MP: It's estimated that the invention of the printing press started Information Age 1.0 by lowering the cost of processing, copying and disseminating information by about 1,000 times.  The commercial introduction of the microchip in 1971 was the invention that launched Information Age 2.0, and it's estimated that the microchip lowered the cost of information by about 10 million times.  And today's microchips are about 30,000 times faster than the 1971 version.   

HT: Paul Kedrosky


At 2/12/2011 11:26 PM, Anonymous Anonymous said...

Ironically, the trend is in the opposite direction this time, with the internet devaluing the role of cities. Just as the advanced roads and highways of the 20th century allowed people to live in suburbs or commute from smaller towns, the internet is about to take that decentralization to a whole nother level. You're already seeing this with print media, where all the print publications based out of New York are being put out of business by blogs that are spread out all over the country, even this one from Flint. :) That's only the beginning, which is why metropolitan real estate markets like NY or SF or LA are in for decades of decline as these internet businesses and telecommuting take off.

At 2/12/2011 11:46 PM, Blogger Buddy R Pacifico said...

Sprewell, print publications vs. media is not a big city devolver. In fact, all over the world, metrpolitan areas are having huge growth. It is a cultural thing with young people to have a life with a wide selection of entertainment, food, educational venues and transportation options.

At 2/13/2011 12:01 AM, Anonymous Anonymous said...

Buddy, I agree that print media is not a huge business, but that's only one example that has already seen great change. For example, most software programming can be done from anywhere. Online learning will destroy educational institutions. There are a ton of information jobs that will soon be radically transformed, just like the print media has been. As for the cultural argument, that's actually not a big driver for cities. Most of those young people soon move to the suburbs, after they get over the city. However, the main reason cities have done well is economic, not cultural, and the internet is about to deal a great blow to the economics of cities.

At 2/13/2011 8:05 AM, Blogger H.A. Black said...

Mark, I link the printing press to the Protestant Reformation and how more information easily accessible diminishes the power of the establishment. I think the most current example is Egypt. See

At 2/13/2011 8:39 AM, Blogger Jason said...

The printing press is one of the less heralded, but quite possibly, most important developments in human history.

The next major innovation would probably be wired communication, followed by wireless communication, then the electronic age brought us the internet.

Now with internet and pervasive information overload, I have a questions: Would I be the only one who would have an issue with decline in information quality with the death of professional print media? Or is there really no actual decline, just more information and the same percentage of misinformation?

At 2/13/2011 11:42 AM, Blogger morganovich said...

this is an interesting study, but it shows only correlation, not causality.

it would be VERY interesting to see a few test cases of cities that had printing and banned it as test cases to see what causes what.

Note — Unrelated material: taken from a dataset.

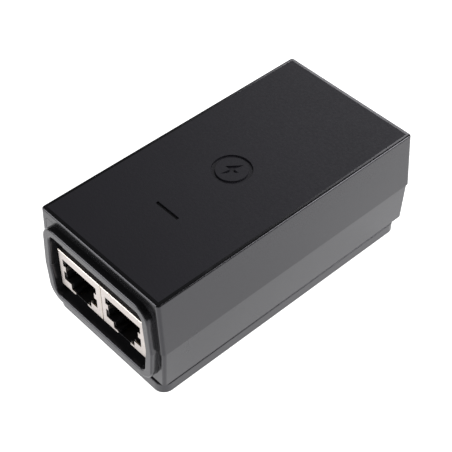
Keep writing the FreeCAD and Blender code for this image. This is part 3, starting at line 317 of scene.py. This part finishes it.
@dataclass(frozen=True)
class Finish:
    """One finish: its colour, gloss and the pattern that breaks both up."""

    name: str
    colour: Colour
    roughness: float
    pattern: Pattern = Pattern.GRAIN
    metallic: float = 0.0
    second: Colour | None = None
    fineness: float = 2600.0
    relief: float = 0.01 * MM
    spread: float = 0.06
    coat: float = 0.0
    coat_roughness: float = 0.12
    specular: float = 0.5
    tint: Colour = (0.93, 0.915, 1.0)
    darkening: float = 0.82
    drift: float = 45.0
    wander: float = 2.5

    def shade(self) -> Colour:
        """The tone the pattern drifts to: the second colour, or a little darker than the first."""
        return self.second or tuple(channel * self.darkening for channel in self.colour)

    def build(self, groups: Groups) -> bpy.types.Material:
        """Makes the material.

        Args:
            groups: the shared effects.

        Returns:
            The material.
        """
        material = bpy.data.materials.new(self.name)
        material.use_nodes = True
        w = Wiring(material.node_tree)
        shader = material.node_tree.nodes["Principled BSDF"]
        shader.inputs["Metallic"].default_value = self.metallic
        shader.inputs["Coat Weight"].default_value = self.coat
        shader.inputs["Coat Roughness"].default_value = self.coat_roughness
        shader.inputs["Specular IOR Level"].default_value = self.specular
        shader.inputs["Specular Tint"].default_value = rgba(self.tint)
        place = w.add("TexCoord").outputs["Object"]
        height, tone, rub = self.surface(w, groups, place)
        w.feed(shader.inputs["Base Color"], w.mix(tone, self.colour, self.shade()))
        rough = w.spread(rub, 0.0, 1.0, self.roughness, self.roughness + self.spread)
        w.feed(shader.inputs["Roughness"], rough)
        w.feed(shader.inputs["Normal"], self.relief_normal(w, height))
        return material

    def relief_normal(self, w: Wiring, height: Socket) -> Socket:
        """Turns a height from 0 to 1 into the surface's normal.

        Args:
            w: the material's wiring.
            height: the pattern's height.

        Returns:
            The bumped normal.
        """
        bump = w.add("Bump")
        bump.inputs["Strength"].default_value = 1.0
        bump.inputs["Distance"].default_value = self.relief
        w.feed(bump.inputs["Height"], height)
        return bump.outputs["Normal"]

    def surface(
        self, w: Wiring, groups: Groups, place: Socket
    ) -> tuple[Socket, Socket, Socket]:
        """Places the groups that the pattern needs.

        Args:
            w: the material's wiring.
            groups: the shared effects.
            place: the object's own coordinates.

        Returns:
            The pattern's height, its tone and where it is rubbed.
        """
        grain = w.add("Group", node_tree=groups.grain)
        w.feed(grain.inputs["Vector"], place)
        grain.inputs["Fineness"].default_value = self.fineness
        grain.inputs["Drift"].default_value = self.drift
        height, tone, rub = grain.outputs["Height"], grain.outputs["Tone"], grain.outputs["Rub"]
        if self.pattern is not Pattern.GRAIN:
            lines = w.add("Group", node_tree=groups.lines)
            w.feed(lines.inputs["Vector"], self.stretched(w, place))
            lines.inputs["Spacing"].default_value = math.pi * self.fineness
            wander = 0.0 if self.pattern is Pattern.WOUND else self.wander
            lines.inputs["Wander"].default_value = wander
            height, tone = lines.outputs["Height"], lines.outputs["Tone"]
        return height, tone, rub

    def stretched(self, w: Wiring, place: Socket) -> Socket:
        """Turns the coordinates so that lines run the way the pattern wants."""
        mapping = w.add("Mapping")
        w.feed(mapping.inputs["Vector"], place)
        if self.pattern is Pattern.WEAVE:
            mapping.inputs["Rotation"].default_value = (0.0, math.radians(90.0), 0.0)
        return mapping.outputs["Vector"]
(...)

this still does not rule out an external variable driving growth and printing (like permissive vs authoritarian government) but it would bolster the argument somewhat.

however, it seems to me that it it just as likely that the sorts of cities that allowed printing presses are also the sort of places people wanted to live and could more easily prosper.

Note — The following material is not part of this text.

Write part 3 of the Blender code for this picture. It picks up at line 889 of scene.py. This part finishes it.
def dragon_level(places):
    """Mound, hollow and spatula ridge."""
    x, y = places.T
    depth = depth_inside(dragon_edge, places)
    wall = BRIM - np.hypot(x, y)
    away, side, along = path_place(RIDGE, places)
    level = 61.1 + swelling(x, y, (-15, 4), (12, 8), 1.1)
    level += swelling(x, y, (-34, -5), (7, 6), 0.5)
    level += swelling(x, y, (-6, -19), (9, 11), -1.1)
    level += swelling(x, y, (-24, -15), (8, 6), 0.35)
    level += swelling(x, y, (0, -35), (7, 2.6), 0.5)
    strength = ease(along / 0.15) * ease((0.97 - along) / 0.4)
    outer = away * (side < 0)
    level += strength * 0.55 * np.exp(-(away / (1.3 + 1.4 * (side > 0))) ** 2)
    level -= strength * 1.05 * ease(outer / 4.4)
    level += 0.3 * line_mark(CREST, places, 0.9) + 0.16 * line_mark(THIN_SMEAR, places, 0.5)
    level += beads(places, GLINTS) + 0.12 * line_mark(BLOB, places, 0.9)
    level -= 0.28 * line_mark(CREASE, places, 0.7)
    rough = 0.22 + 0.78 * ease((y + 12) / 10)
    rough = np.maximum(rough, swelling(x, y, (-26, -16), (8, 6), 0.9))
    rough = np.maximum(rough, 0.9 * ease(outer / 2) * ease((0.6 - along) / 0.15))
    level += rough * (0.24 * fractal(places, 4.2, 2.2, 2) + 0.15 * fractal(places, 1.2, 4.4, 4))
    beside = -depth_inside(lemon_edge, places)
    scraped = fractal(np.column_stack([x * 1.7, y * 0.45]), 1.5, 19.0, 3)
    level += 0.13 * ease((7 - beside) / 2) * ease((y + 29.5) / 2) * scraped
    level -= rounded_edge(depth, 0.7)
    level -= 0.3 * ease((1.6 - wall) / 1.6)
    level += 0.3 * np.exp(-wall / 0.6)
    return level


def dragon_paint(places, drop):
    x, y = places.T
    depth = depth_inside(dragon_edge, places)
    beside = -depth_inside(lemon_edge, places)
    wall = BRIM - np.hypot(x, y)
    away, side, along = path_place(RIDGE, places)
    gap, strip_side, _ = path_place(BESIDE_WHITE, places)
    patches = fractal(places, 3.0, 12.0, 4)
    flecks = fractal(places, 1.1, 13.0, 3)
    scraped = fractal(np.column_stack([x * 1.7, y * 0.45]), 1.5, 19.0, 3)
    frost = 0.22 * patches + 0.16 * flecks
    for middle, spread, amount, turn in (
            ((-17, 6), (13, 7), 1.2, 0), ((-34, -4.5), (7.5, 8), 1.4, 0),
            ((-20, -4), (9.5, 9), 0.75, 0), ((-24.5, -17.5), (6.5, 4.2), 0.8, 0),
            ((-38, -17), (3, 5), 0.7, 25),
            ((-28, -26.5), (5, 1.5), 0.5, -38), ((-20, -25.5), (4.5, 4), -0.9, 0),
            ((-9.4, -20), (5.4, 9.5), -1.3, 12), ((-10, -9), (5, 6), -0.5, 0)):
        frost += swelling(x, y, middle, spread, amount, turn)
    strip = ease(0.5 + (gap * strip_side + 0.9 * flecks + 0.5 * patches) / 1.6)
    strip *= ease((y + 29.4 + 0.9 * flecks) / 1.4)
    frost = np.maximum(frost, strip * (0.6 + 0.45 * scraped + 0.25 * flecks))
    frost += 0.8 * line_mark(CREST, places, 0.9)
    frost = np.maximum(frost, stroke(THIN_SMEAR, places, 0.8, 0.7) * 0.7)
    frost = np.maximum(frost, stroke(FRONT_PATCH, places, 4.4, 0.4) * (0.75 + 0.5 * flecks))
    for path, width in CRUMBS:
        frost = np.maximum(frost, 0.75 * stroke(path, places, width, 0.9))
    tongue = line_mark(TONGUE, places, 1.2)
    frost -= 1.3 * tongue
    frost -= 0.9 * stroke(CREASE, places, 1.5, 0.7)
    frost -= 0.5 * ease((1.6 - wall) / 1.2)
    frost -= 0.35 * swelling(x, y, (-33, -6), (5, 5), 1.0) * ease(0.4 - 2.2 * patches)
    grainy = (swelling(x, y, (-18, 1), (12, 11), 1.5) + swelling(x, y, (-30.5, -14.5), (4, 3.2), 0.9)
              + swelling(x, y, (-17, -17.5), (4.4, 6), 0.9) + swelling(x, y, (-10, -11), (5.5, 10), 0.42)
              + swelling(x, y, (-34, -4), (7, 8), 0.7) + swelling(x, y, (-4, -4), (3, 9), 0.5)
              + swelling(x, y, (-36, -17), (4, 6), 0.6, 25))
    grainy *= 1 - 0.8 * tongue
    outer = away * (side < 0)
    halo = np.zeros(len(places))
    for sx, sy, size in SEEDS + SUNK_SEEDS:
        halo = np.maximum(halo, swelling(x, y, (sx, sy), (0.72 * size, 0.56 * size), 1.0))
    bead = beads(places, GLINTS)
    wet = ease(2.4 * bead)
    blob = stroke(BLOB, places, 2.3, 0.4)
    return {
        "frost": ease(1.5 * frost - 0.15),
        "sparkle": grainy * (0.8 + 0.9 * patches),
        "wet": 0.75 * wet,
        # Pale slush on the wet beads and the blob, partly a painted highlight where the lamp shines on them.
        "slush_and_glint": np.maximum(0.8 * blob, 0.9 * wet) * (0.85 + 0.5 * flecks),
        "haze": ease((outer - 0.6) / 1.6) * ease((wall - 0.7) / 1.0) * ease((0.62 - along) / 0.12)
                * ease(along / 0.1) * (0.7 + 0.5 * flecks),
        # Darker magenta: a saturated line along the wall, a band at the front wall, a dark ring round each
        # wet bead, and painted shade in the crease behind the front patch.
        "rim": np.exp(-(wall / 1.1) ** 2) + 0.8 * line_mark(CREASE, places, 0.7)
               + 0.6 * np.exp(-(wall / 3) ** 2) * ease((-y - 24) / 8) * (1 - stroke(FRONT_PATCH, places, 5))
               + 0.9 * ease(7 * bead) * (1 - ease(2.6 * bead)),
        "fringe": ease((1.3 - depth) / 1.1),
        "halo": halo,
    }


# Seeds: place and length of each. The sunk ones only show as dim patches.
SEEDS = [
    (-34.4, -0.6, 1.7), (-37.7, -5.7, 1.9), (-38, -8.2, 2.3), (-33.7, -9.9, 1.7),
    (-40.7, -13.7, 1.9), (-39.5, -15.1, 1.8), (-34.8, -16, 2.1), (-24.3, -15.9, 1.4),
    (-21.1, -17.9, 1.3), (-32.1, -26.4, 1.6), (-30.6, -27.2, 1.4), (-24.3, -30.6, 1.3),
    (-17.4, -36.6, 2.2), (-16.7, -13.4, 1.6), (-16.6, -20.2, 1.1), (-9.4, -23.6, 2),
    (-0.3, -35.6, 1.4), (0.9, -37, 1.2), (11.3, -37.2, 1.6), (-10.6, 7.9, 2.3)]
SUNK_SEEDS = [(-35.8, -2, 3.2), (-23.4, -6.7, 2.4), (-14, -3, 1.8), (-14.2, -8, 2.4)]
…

it's almost never just one variable in situations like this. generally, you need a confluence of several things together.

people often talk about the railroads as a huge driver of prosperity, but they tend to quote selectively. railroads were the last piece in some places, but in others, they added little growth.

i recommend bernstein's fantastic book "the birth of plenty" on this topic.

it may be the best piece of economic history i have ever read.

At 2/13/2011 3:08 PM, Blogger VangelV said...

Historians argue that the printing press was among the most revolutionary inventions in human history, responsible for a diffusion of knowledge and ideas, “dwarfing in scale anything which had occurred since the invention of writing” (Roberts 1996, p. 220). Yet economists have struggled to find any evidence of this information technology revolution in measures of aggregate productivity or per capita income (Clark 2001, Mokyr 2005). The historical data thus present us with a puzzle analogous to the famous Solow productivity paradox – that, until the mid-1990s, the data on macroeconomic productivity showed no effect of innovations in computer-based information technology.

Are historians idiots or do they not understand human nature? The first major uses for printing were the distribution of porn and religious texts. Neither is very good at providing increased productivity that is captured in the production figures.

Keep in mind that the main uses of photography early in the game were also religious/political and pornographic purposes. How about film? Same thing? Internet? Well, the same again. Who says that human nature changes all that much?

At 2/14/2011 10:28 PM, Blogger A Conservative Teacher said...

That looks like unsustainable runaway man-made growth! Imagine how much progress like that will warm the globe! 1550 is going to set a record for climate change!

At 2/14/2011 11:42 PM, Blogger Ron H. said...

"Imagine how much progress like that will warm the globe! 1550 is going to set a record for climate change!

Actually, I believe this is right around the time when the climate started cooling into the Little Ice Age.